[begin PROVIDED MATERIAL]

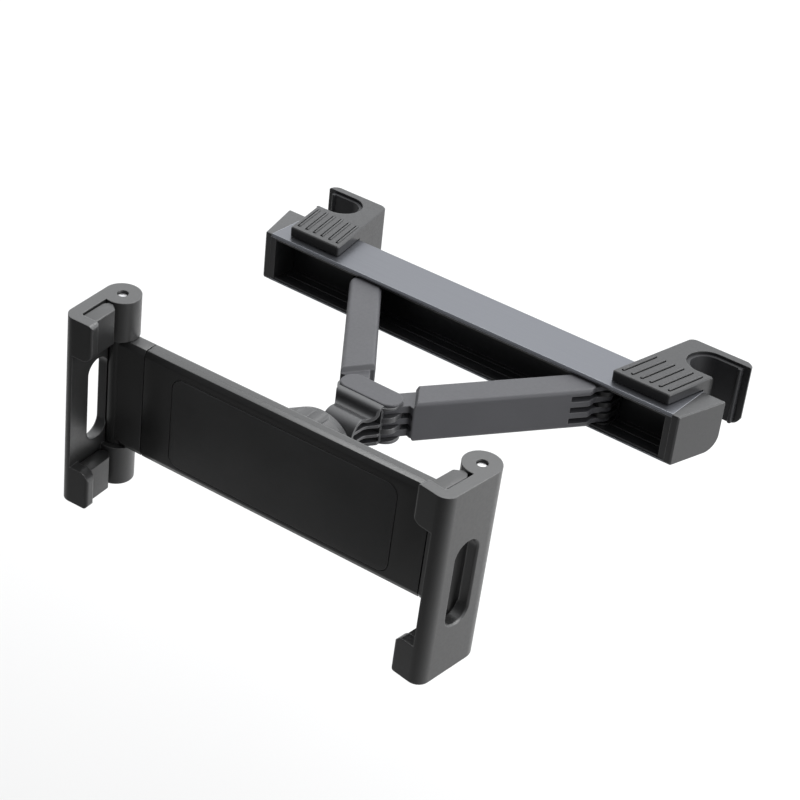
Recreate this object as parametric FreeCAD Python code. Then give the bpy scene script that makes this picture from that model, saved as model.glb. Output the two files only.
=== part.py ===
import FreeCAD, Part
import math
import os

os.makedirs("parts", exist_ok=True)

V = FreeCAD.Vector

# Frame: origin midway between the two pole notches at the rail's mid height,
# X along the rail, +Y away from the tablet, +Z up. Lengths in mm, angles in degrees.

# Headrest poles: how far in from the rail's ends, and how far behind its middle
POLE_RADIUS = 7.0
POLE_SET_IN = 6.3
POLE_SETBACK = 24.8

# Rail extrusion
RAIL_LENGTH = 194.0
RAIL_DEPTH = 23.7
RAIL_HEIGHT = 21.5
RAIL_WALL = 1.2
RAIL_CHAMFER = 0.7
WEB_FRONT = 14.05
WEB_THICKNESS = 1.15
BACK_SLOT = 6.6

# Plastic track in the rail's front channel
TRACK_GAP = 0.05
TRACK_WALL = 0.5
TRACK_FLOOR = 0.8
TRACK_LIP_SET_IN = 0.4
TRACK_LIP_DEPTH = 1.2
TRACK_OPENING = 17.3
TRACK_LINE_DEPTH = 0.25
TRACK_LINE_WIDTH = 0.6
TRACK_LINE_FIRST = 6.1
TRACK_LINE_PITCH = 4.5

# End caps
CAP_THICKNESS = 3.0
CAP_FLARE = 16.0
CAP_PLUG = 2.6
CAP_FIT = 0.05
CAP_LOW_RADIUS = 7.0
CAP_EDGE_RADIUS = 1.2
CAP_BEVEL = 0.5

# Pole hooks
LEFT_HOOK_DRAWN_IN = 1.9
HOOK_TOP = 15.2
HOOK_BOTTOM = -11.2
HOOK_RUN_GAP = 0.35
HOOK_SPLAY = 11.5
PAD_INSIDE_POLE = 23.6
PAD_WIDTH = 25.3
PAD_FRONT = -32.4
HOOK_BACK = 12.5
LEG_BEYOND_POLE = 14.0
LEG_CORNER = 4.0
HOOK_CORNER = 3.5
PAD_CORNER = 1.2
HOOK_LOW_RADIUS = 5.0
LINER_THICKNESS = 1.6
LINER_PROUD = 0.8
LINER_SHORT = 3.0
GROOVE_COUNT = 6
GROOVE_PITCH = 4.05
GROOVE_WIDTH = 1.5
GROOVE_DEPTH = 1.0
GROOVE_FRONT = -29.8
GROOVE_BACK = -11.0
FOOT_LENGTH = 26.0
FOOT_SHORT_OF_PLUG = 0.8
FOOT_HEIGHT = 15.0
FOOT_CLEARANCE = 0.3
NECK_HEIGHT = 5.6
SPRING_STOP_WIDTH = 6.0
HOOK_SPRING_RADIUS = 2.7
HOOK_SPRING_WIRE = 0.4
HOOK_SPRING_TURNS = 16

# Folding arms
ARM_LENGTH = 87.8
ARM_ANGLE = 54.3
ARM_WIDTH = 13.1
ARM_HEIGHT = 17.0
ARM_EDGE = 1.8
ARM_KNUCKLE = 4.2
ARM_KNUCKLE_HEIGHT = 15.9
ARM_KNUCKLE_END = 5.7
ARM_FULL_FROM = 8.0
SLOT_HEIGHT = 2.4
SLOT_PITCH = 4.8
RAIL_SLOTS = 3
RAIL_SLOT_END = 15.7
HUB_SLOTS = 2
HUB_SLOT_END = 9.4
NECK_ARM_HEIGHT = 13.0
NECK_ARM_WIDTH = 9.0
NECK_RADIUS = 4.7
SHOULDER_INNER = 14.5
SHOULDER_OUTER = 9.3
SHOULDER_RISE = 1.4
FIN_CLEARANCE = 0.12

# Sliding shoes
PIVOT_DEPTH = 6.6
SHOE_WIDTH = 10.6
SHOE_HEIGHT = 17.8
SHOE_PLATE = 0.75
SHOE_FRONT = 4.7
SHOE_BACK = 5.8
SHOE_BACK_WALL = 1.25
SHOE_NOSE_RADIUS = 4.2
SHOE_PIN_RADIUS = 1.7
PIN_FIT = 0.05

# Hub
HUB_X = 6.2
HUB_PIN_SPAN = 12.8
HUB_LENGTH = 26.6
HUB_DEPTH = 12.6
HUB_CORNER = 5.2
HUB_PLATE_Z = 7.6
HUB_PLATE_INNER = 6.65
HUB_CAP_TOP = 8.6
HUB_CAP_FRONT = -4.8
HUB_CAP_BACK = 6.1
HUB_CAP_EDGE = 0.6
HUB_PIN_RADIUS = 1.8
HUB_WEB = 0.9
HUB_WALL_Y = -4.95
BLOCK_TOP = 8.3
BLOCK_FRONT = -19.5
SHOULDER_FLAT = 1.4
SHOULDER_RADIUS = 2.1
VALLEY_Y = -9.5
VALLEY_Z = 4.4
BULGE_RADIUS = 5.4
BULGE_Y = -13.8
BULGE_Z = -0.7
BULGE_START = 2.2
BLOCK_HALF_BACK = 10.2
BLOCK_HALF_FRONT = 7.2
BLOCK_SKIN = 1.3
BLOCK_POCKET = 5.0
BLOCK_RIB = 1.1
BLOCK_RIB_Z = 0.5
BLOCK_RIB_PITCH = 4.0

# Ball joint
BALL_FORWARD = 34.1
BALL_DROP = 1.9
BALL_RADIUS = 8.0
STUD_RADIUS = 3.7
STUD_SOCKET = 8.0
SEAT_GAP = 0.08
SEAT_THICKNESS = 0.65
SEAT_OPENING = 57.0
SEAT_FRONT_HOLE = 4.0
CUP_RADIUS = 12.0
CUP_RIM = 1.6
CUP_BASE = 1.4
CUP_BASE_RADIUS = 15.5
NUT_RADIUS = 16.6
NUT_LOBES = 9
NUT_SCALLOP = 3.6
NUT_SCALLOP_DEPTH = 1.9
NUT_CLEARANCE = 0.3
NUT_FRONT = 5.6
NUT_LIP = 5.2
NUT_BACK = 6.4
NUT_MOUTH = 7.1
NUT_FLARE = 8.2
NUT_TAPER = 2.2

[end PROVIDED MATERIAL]

[WHAT YOU SHOULD DO] Print, please, the lines from the first line of the material through the line that contains "CAP_BEVEL = 0.5", exactly as written and with nothing added.

[OUTPUT OF THE EXERCISE]
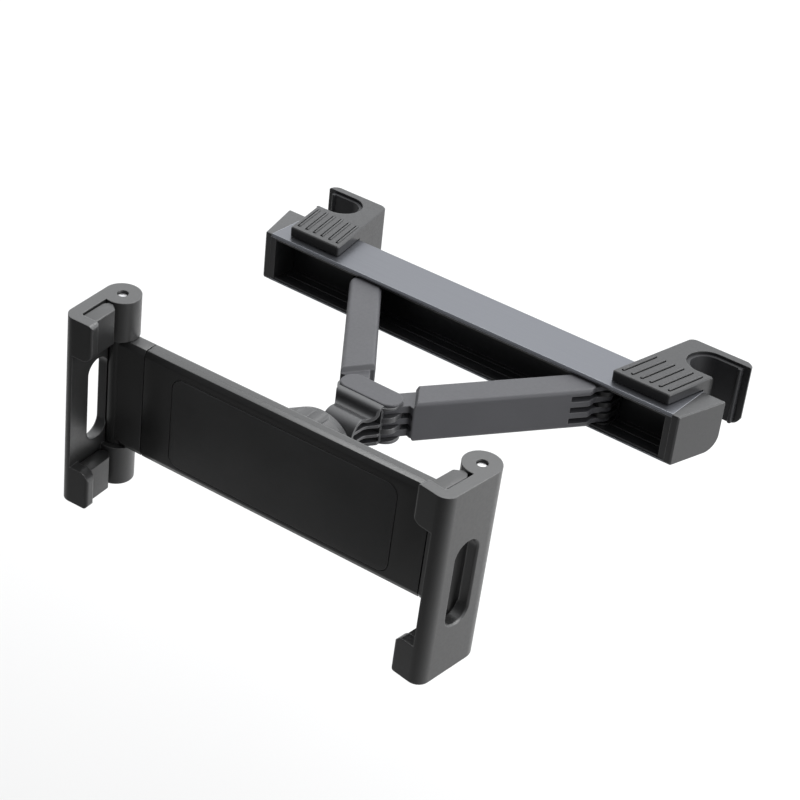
Recreate this object as parametric FreeCAD Python code. Then give the bpy scene script that makes this picture from that model, saved as model.glb. Output the two files only.
=== part.py ===
import FreeCAD, Part
import math
import os

os.makedirs("parts", exist_ok=True)

V = FreeCAD.Vector

# Frame: origin midway between the two pole notches at the rail's mid height,
# X along the rail, +Y away from the tablet, +Z up. Lengths in mm, angles in degrees.

# Headrest poles: how far in from the rail's ends, and how far behind its middle
POLE_RADIUS = 7.0
POLE_SET_IN = 6.3
POLE_SETBACK = 24.8

# Rail extrusion
RAIL_LENGTH = 194.0
RAIL_DEPTH = 23.7
RAIL_HEIGHT = 21.5
RAIL_WALL = 1.2
RAIL_CHAMFER = 0.7
WEB_FRONT = 14.05
WEB_THICKNESS = 1.15
BACK_SLOT = 6.6

# Plastic track in the rail's front channel
TRACK_GAP = 0.05
TRACK_WALL = 0.5
TRACK_FLOOR = 0.8
TRACK_LIP_SET_IN = 0.4
TRACK_LIP_DEPTH = 1.2
TRACK_OPENING = 17.3
TRACK_LINE_DEPTH = 0.25
TRACK_LINE_WIDTH = 0.6
TRACK_LINE_FIRST = 6.1
TRACK_LINE_PITCH = 4.5

# End caps
CAP_THICKNESS = 3.0
CAP_FLARE = 16.0
CAP_PLUG = 2.6
CAP_FIT = 0.05
CAP_LOW_RADIUS = 7.0
CAP_EDGE_RADIUS = 1.2
CAP_BEVEL = 0.5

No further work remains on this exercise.